Nadaraya and Watson came up with a solution to the problem in 1964 (perhaps independently) and to no surprise their approach is now known as Nadaraya-Watson kernel regression. The idea behind this was simply to do a weighted average where training data points with inputs closer to the query input would have a larger say as to what the output should be. 

This heuristic has been motivated mathematically in Section 6.3.1 of Bishop's "Pattern Recognition and Machine Learning". A sketch of the result is presented below:

We have training input output pairs $\{x_n,t_n\}$. Using this data the joint distribution of input output variables is modeled by Parzen density estimator $p(x,t)$, which is a smooth non-parametric density estimation model

\begin{equation}
p(x,t) = \frac{1}{N}\sum_n q(x-x_n,t-t_n)
\end{equation}

where $q$ is a component density function. Parzen density estimator is basically trying to approximate the density function as a sum of density functions each sitting at a training data point for all given training points.

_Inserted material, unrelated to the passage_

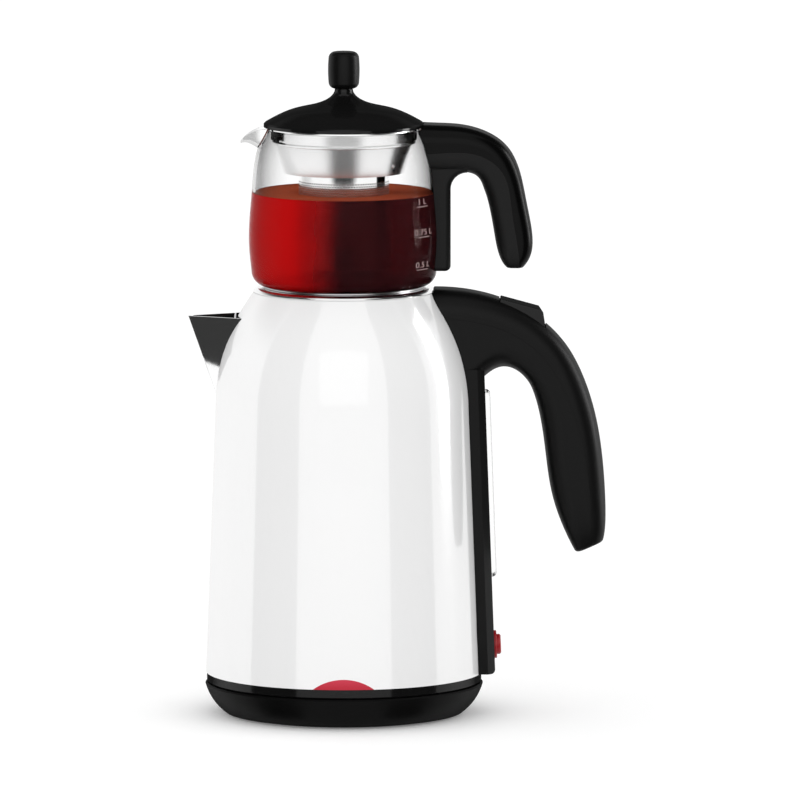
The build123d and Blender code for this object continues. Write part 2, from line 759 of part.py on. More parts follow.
led_y = shell_foot_r - shell_wall - lamp_gap
with BuildPart() as indicator_lamp:
    with BuildSketch(Plane.XY.offset(shell_foot_z)):
        with Locations((0, lamp_board[1] / 2 - led_y)):
            Rectangle(*lamp_board)
    extrude(amount=window_h)
    with BuildSketch(Plane.XZ.offset(led_y)):
        with Locations((-led_spread, shell_foot_z + window_h / 2),
                       (led_spread, shell_foot_z + window_h / 2)):
            Circle(led_r)
    extrude(amount=led_l)
indicator_lamp.part.label = "indicator_lamp"
export_step(indicator_lamp.part, "parts/indicator_lamp.step")

with BuildPart() as inner_pot:
    add(pot_outside)
    add(pot_inside, mode=Mode.SUBTRACT)
    add(beak_inside, mode=Mode.SUBTRACT)
    with BuildSketch(Plane.YZ.offset(pot_mouth_r)):
        with Locations(*[(0, z) for z in gauge_tube_zs]):
            Circle(gauge_tube_r)
        with Locations((0, steam_tube_z)):
            Circle(steam_tube_r)
    extrude(amount=shell_foot_r, mode=Mode.SUBTRACT)
inner_pot.part.label = "inner_pot"
export_step(inner_pot.part, "parts/inner_pot.step")

with BuildPart() as pot_seal:
    with BuildSketch(Plane.XY.offset(mouth_z - seal_drop - seal_h)):
        Circle(shell_shoulder_r)
    extrude(amount=seal_h)
    add(shell_inside, mode=Mode.INTERSECT)
    add(pot_outside, mode=Mode.SUBTRACT)
pot_seal.part.label = "pot_seal"
export_step(pot_seal.part, "parts/pot_seal.step")

ring_r = shell_mouth_r + ring_overhang
with BuildPart() as mouth_ring:
    with BuildSketch(Plane.XZ):
        with BuildLine():
            Polyline((ring_bore_r, mouth_z), (ring_r - ring_edge, mouth_z),
                     (ring_r, mouth_z + ring_edge))
            RadiusArc((ring_r, mouth_z + ring_edge), (ring_r - ring_crown_w, ring_top_z),
                      -ring_crown_r)
            Polyline((ring_r - ring_crown_w, ring_top_z), (ring_bore_r, ring_top_z),
                     (ring_bore_r, mouth_z))
        make_face()
    revolve(axis=Axis.Z)
mouth_ring.part.label = "mouth_ring"
export_step(mouth_ring.part, "parts/mouth_ring.step")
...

Now the conditional expectation can be written down in terms of $p(x,t)$ which can in turn be replaced by the Parzen density estimate. An assumption about component density functions having zero mean  and a quick change of variable later, we get the Nadaraya-Watson model which is

\begin{equation}
f(x) = \frac{\sum_n g(x-x_n)t_n}{\sum_m g(x-x_m)}
\end{equation}

where, $g(x)=\int_{-\infty}^{\infty} q(x,t)dt$. This can be more succinctly be written as 

\begin{equation}
f(x) = \sum_n k(x,x_n)t_n
\end{equation}

where, $k(x,x_n) = \frac{g(x-x_n)}{\sum_m g(x-x_m)}$. 

A visual comparison of k-nearest-neighbor and kernel smoothing using Nadaraya-Watson model with Epanechnikov Kernel is presented in Figure 6.1 in the second edition of "The Elements of Statistical Learning".